Am Freitag, den 3. Juni, hat die EU-Kommission ihr sechstes Sanktionspaket gegen Russland verabschiedet. Es beinhaltet ein Teilembargo gegen Öl- und Gasimporte aus Russland in die Europäische Union, um den Krieg gegen die Ukraine nicht länger zu finanzieren.

Dem Embargo zufolge sollen 90 % der Ölimporte in die EU innerhalb von sechs Monaten und Importe von Ölprodukten wie z. B. Benzin bis Ende 2022 eingestellt werden. Die Vereinbarung beinhaltet Ausnahmeregelungen für Ungarn, Tschechien und die Slowakei und kommt nach Bekanntgabe der REpowerEU-Energiestrategie, in der ganz ungeniert dazu aufgerufen wird, russisches Öl durch den Ausbau der Gasinfrastruktur in Asien und Afrika zu ersetzen.

Der Guardian hat mittlerweile enthüllt, dass ein Dutzend der größten Kohle-, Öl- und Gaskonzerne nicht weniger als 195 „CO2-Bomben” in der Pipeline haben. Das sind Öl- und Gasprojekte, die während ihrer Laufzeit jeweils mindestens eine Milliarde Tonnen CO2-Emissionen freisetzen würden. Diese würden die globalen Anstrengungen zur Begrenzung der Erderhintzung auf höchstens 1,5 Grad Celsius zunichte machen. Die Recherche des Guardian zeigt, dass diese Konzerne bis 2030 pro Tag 103 Milliarden US-Dollar auszugeben gedenken.

Der Versuch, die Abhängigkeit von fossilen Brennstoffen zu verringern und aus Wirtschaftsbeziehungen, die zur Fortführung des russischen Krieges in der Ukraine beitragen, auszusteigen, ist reine Augenwischerei. Denn gleichzeitig wird die Produktion fossiler Brennstoffe im globalen Süden angetrieben und es gibt keine konkreten Pläne für die Finanzierung erneuerbarer Energiequellen oder für Energieeinsparungen in den eigenen Ländern.

Außerdem haben die Vereinigten Staaten angekündigt, ihre Erdgasproduktion zu steigern. Damit wollen sie ihren Verbündeten helfen, fossile Brennstoffe aus Russland zu ersetzen — eine kurzfristige Lösung für ein systemisches Problem.

Wir sollten diesen angeblich „kurzfristigen” Maßnahmen misstrauen, denn sie erfordern die Freigabe von öffentlichem Grund und Boden für die Exploration und bauliche Erschließung. Einmal freigegeben, wird dieses Land nur schwer wieder zurückzugewinnen sein. Zudem wird es Jahre dauern, bis die jetzt als Notnagel deklarierte Infrastruktur fertiggestellt ist. Wahrscheinlich wird sie als verlorene Investition aufgegeben, wenn die akute Energiekrise abflaut.

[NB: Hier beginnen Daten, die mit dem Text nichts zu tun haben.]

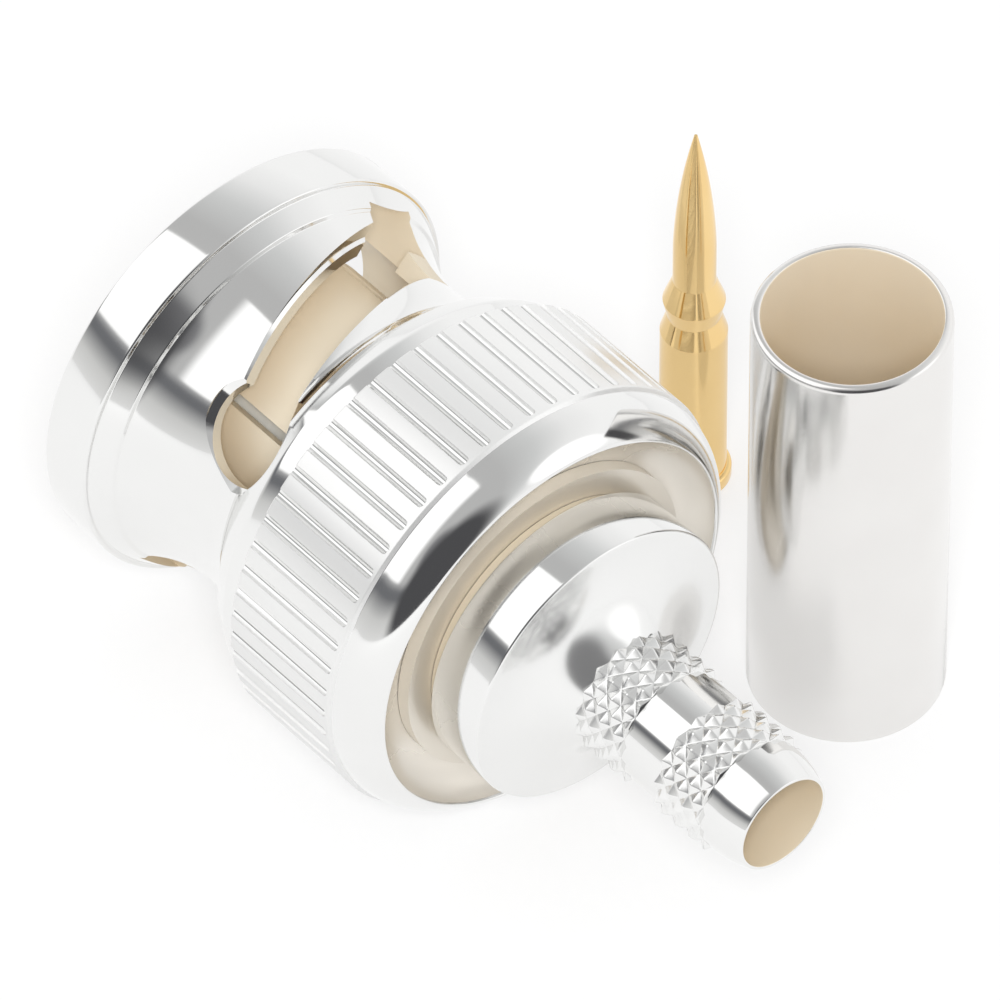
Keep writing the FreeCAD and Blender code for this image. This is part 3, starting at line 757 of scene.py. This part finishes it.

Solange Staaten von fossilen Brennstoffen abhängig sind, gibt es Konfliktpotenzial und wird sich die Klimakrise verschärfen. Die Kohle-, Öl- und Gasindustrie beherrscht schon zu lange die Gesellschaften und Volkswirtschaften. Ungerechterweise leiden die Menschen im globalen Süden, arme Menschen überall auf der Welt am stärksten unter ihrer Macht, obwohl sie zum Klimawandel und den Konflikten um fossile Brennstoffe am wenigsten beigetragen haben.

Ebenso wie ein Embargo gegen russisches Öl brauchen wir ambitionierte Zusagen europäischer Staats- und Regierungschefs, ihre eigenen Volkswirtschaften aus der Abhängigkeit von fossilen Brennstoffen herauszuführen und im globalen Süden Klimaschutzmaßnahmen zu finanzieren, die den Ausbau der Erneuerbaren beschleunigen. Ein solcher Umschwung würde den Staaten helfen, selbst für ihre Energiesicherheit zu sorgen, und die auf fossilen Brennstoffen beruhende Macht der Diktatoren und Autokraten dieser Welt brechen.

Das Zeitalter der fossilen Brennstoffe muss jetzt dringend beendet werden, um des Friedens und des Klimas willen.